Did you hear the falling bombs?
The flames are all long gone, but the pain lingers on.

Goodbye, blue sky
Goodbye, blue sky.
Goodbye.
Goodbye.

The dropping of a bomb and the explosion happens before you can even process the tremendousness of such a catastrophe. Who’s home, belongings, and treasured memories have been destroyed? Who’s lost a limb or is now permanently paralyzed? Who’s lost a brother, sister, mother, father, husband, wife, cousin, grandparent, friend, teacher, soulmate? Who will I never see again for the rest of my life?

Who wants revenge?

The physical effects of violence hit first: the injuries, the toppled buildings, the rubble, but it’s the less obvious emotional and mental effects that have the greatest impact on the future. When one person uses violence to solve a problem, someone else learns that it’s okay to do the same. Then that person spreads the word to someone else, and then on to another, until all of the pain and destruction are forgotten and people are bent only on getting what they want. Then “the flames” that we thought were “long gone” are reignited and the pure blue sky becomes clouded with planes ready to drop their deadly cargo, all in a desperate attempt by desperate people to solve their problems.

Have humans lost their capacity to reason? Maybe instead of letting those burning, impassioned, enraged emotions take a hold of us when we have been hurt, maybe we should try to actually find a real solution. Killing is not a solution. I mean, if the government considers murder a capital offense, then how can it justify the killing of hundreds, thousands, millions of people in order to “win” a war? When someone is hurt, why does everyone alway call for hate and revenge rather than for a reasonable solution?

Bigotry Collage

There’s been enough bigotry from all sides. Photo credit respectively: ©2007 by Raphael1, ©2002 by Cliff [CC BY 2.0], ©1979 by Marion S. Trikosko, Library of Congress

Fighting hate with hate just fills the world with even more hate. Recently, the world has been becoming scarier. All over the news we see headlines about ISIS, terrorist attacks, beheadings, and more and more bombs. It seems that danger is always eminent and that destruction could occur at any moment. Because of the atmosphere of fear and panic created by both terrorists and the media, the public is overcome by an intense state of terror. This fear-charged frenzy gives rise to anger, then hate and then more violence.
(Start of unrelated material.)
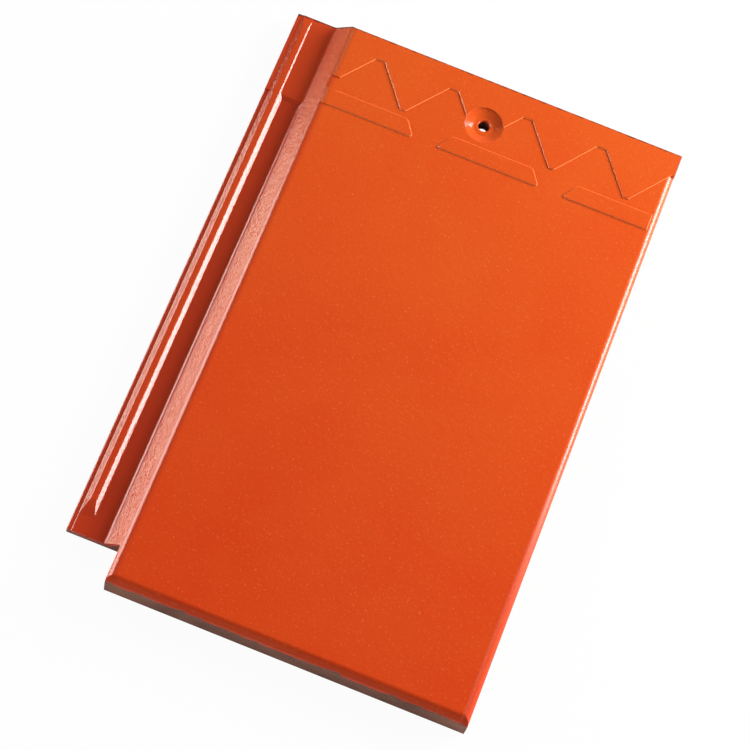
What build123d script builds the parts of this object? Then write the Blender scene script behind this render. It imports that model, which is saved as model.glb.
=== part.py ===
from build123d import *
from math import ceil, hypot
import os

# Flat interlocking roof tile: one piece of clay, pressed in a mould, glazed on its weather side
# and fired. Millimetres. X runs across the tile, Y runs up the roof from the nose to the head,
# and Z points to the weather side. The origin is on the floor under the middle of the tile,
# which lies on the foot of its nose and on its two hanging nibs.

# Whole tile
cover_width = 230.0         # width that one tile takes in a course
lip_overlap = 30.0          # how far the cover lip reaches over the next tile's lock
tile_length = 400.0
nose_height = 20.0          # weather face above the foot of the nose
plate_thickness = 13.5      # weather face down to the ribs that rest on the battens
batten_gauge = 340.0        # length of a tile that the next course leaves in view

# Nose at the tail
nose_depth = 14.0           # foot of the nose, front to back
nose_draft = 3.0            # how much deeper the nose is where it joins the plate
nose_bevel = 4.2
nose_bevel_round = 4.0
nose_foot_round = 1.0

# Side lock on the left: a rim, an upstanding ridge, a water channel and a sloping flank
nose_left = 33.8            # left end of the nose, from the outer edge of the lock
notch_length = 23.7         # the lock stops this far short of the tail
channel_depth = 10.7        # channel floor below the weather face
channel_floor_thickness = 6.0
rim_edge_drop = 11.4        # outer edge of the rim below the weather face
rim_drop = 10.9             # rim beside the ridge, below the weather face
rim_width = 3.0
ridge_drop = 8.4            # top of the ridge below the weather face
ridge_outer_slope = 3.0
ridge_top_width = 3.5
ridge_inner_slope = 3.2
channel_width = 11.3        # flat floor of the channel
flank_run = 12.0
flank_web = 7.0             # clay beside the flank's top, down to the underside
flank_web_draft = 8.0
rim_edge_round = 0.8
ridge_round = 2.0
flank_foot_round = 3.5
flank_round = 6.0
tail_level = 12.0           # the lock has no ridge over this length at its tail end
tail_run_out = 10.0         # the ridge dies away over this length before that

# Lock within the head lap
head_channel_depth = 9.3
head_rim_drop = 9.9         # rim below the weather face
channel_step_run = 3.0
head_run_out = 8.0          # the ridge dies away over this length at the head

# Cover lip on the right, which lies over the next tile's lock
lock_clearance = 1.0
edge_round = 4.5
tongue_gap = 3.5            # from the next tile's ridge to the tongue
tongue_draft = 1.5

# Weather relief of the head lap
relief_height = 0.7
relief_bevel = 0.5
tooth_pitch = 50.0
first_peak = 61.0           # from the outer edge of the lock
peak_flat = 6.0
valley_flat = 3.5
relief_root = 3.0           # clay of the raised strip along the flank, below the weather face
strip_width = 5.0           # the strip along the flank's top, where the teeth and the first bar start
peak_set_back = 16.0        # from the head edge
valley_set_back = 43.0
bar_width = 11.5
bar_set_back = 47.0         # from the head edge to the upper side of the bars
bar_end_taper = 7.5
bar_end_round = 4.0
bar_foot_round = 1.5
bar_gap = 15.0              # between two bars, at their lower side
first_bar_end = 98.7        # from the outer edge of the lock
middle_bar_length = 69.3
head_round = 1.0

# Nail hole in its dish
nail_hole_diameter = 7.4
dish_diameter = 24.8
dish_floor_diameter = 13.0
dish_depth = 2.3
dish_round = 2.5            # at the foot of the dish's side
dish_set_back = 31.4        # from the head edge
dish_across = 136.8         # from the outer edge of the lock
nail_hole_offset = 0.8      # the hole sits this much nearer to the head than its dish
nail_hole_bevel = 0.6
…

But I think the world has seen enough hate and violence. We’ve seen enough “falling bombs” done enough “running for shelter”. Maybe instead of hiding behind our anger and bigotry while we send our soldiers out to go kill each other, this time we could try communicating and work to actually make things better. Instead of discriminating against whoever shares the same race, religion, or culture as some otherwise unrelated terrorist, we could try learning about each other. Maybe instead of being the “frightened ones” we could take a daring step out of our bomb shelters and call for an end to the death, destruction, hate, and madness. We’ve been following the warpath for so long, maybe it’s about time that we step off and try something different for a change, and hopefully, to make a change for the better.